Cons of Taking a Loan
Alongside the benefits, there are several drawbacks of borrowing a loan as well. Here are some of them:
- Imposes the burden of EMI
Loans come with EMIs that must be paid over months, if not years. In practice, this means that the impact of one big purchase is felt for as long as the loan isn’t repaid completely. This is obviously not an ideal situation, as a part of your earnings is diverted to pay EMIs.
- High Barriers
Most banks and financial institutions require their customers to submit collateral or securities against their loan amount. Furthermore, they also require that their borrowers have a high CIBIL score. In their absence, taking a loan can be really challenging; which means that there are several barriers to taking a loan.

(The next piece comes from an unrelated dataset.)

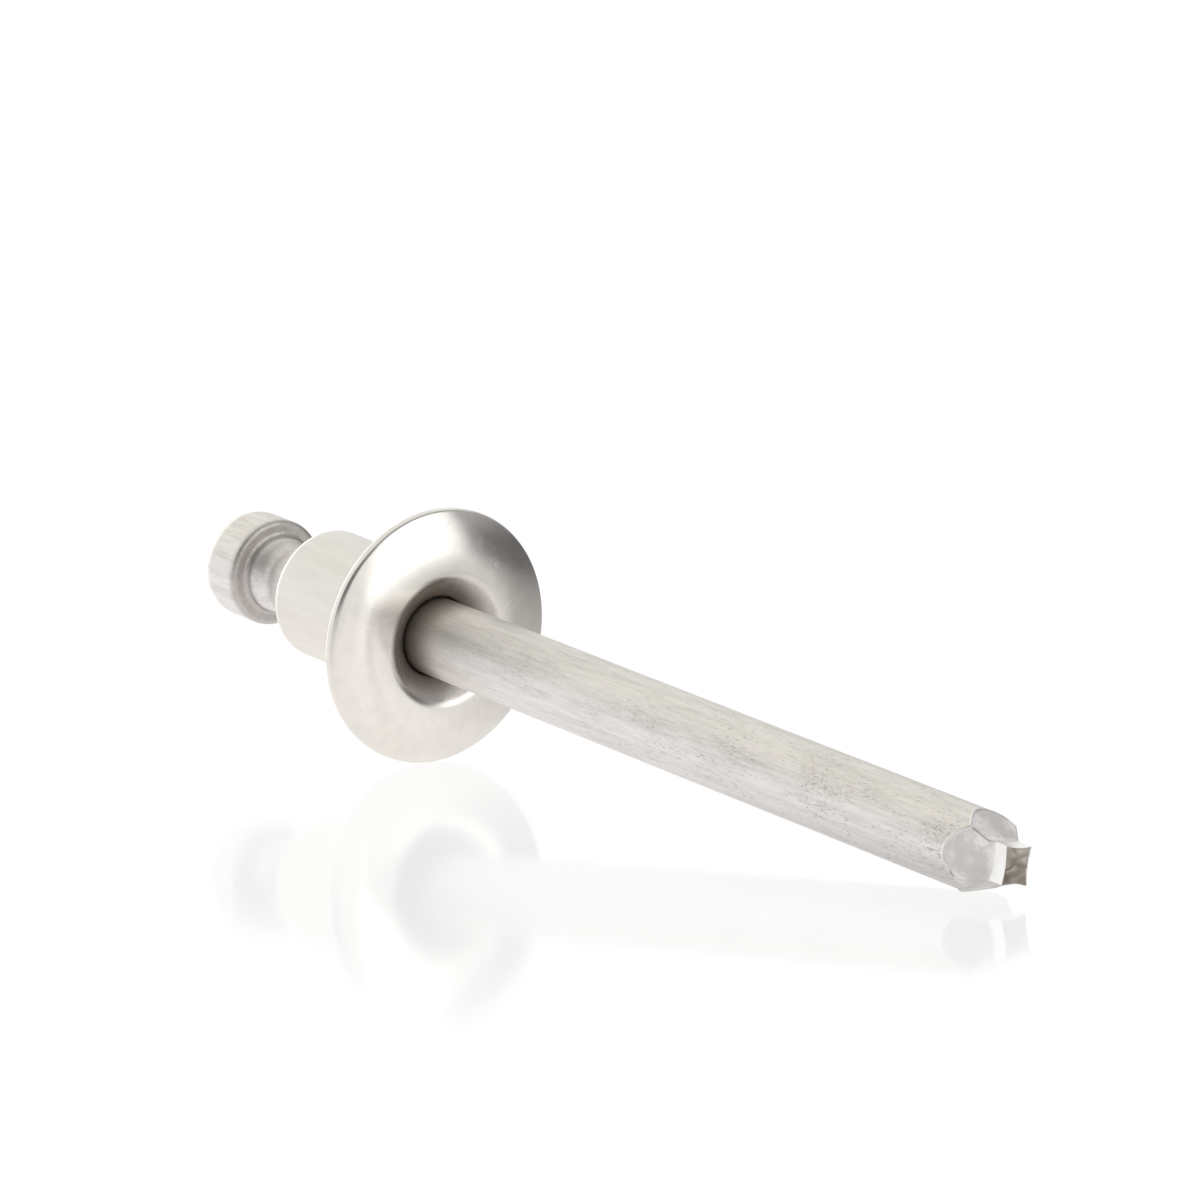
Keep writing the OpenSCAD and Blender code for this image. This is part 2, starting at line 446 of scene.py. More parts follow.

# %% [markdown]
# Each stretch of the section carries how polished it is and how thick the grease and
# painted shade lie at its end. The polish changes from stretch to stretch, and the grease and
# painted shade grow evenly along each, from the crest down into the bore.

# %% Draw the sleeve's section
SECTION = {
    # polish, grease and painted shade at the end, points
    "tail": (0.0, 0.0, run((BORE_R, -SLEEVE_LEN), (tail[0], -SLEEVE_LEN), 4)),
    "tail's round": (0.8, 0.0, arc(tail, TAIL_ROUND, -90, 0)),
    "sleeve": (0.0, 0.0, run((SLEEVE_R, tail[1]), (SLEEVE_R, fillet[1]), 24)),
    "fillet": (0.0, 0.0, arc(fillet, SEAT_FILLET, 180, 90)),
    "underside": (0.2, 0.0, run((fillet[0], 0), (rim[0], 0), 10)),
    "rim's round below": (0.5, 0.0, arc(rim_low, RIM_ROUND, -90, 0, 6)[1:]),
    "rim's round above": (0.8, 0.0, arc(rim, RIM_ROUND, 0, dome_end, 5)),
    "dome": (1.0, 0.0, arc(dome, dome_r, dome_end, 90, 1.0)[1:]),
    "lip": (0.8, 0.10, arc(lip, LIP_ROUND, 90, lip_end, 3)[1:]),
    "funnel": (0.3, 0.50, run(funnel_top, funnel_foot, 8)[1:]),
    "bore": (0.0, 1.0, run(funnel_foot, (BORE_R, -SLEEVE_LEN), 12)),
}

polishes, grease_and_shade_ends, stretches = zip(*SECTION.values())
section = np.vstack(stretches)
counts = [len(points) for points in stretches]
polish = np.repeat(polishes, counts)
# This number is grease and painted shade: it browns and darkens the funnel and the bore
grease_and_shade = np.interp(np.arange(len(section)), np.cumsum(counts), grease_and_shade_ends)
print("sleeve section:", len(section), "points in", len(SECTION), "stretches")

# %% Carry it round the axis
SLEEVE_COLUMNS = 256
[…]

- Interest Rates can increase Over Time
Most banks and financial institutions revise their interest rates periodically as per the RBI policy to encourage or discourage credit in the economy. This means that customers who have existing loans also pay variable EMIs and the interest rate can vary over time as well. Thus, you may end up paying a little more in interest than planned over the years.
- Additional Charges and Penalties
Most banks and financial institutions levy charges like processing fees, prepayment charges, and late penalties on their customers. These can improve the overall cost of the loan and can become prohibitively higher for some customers.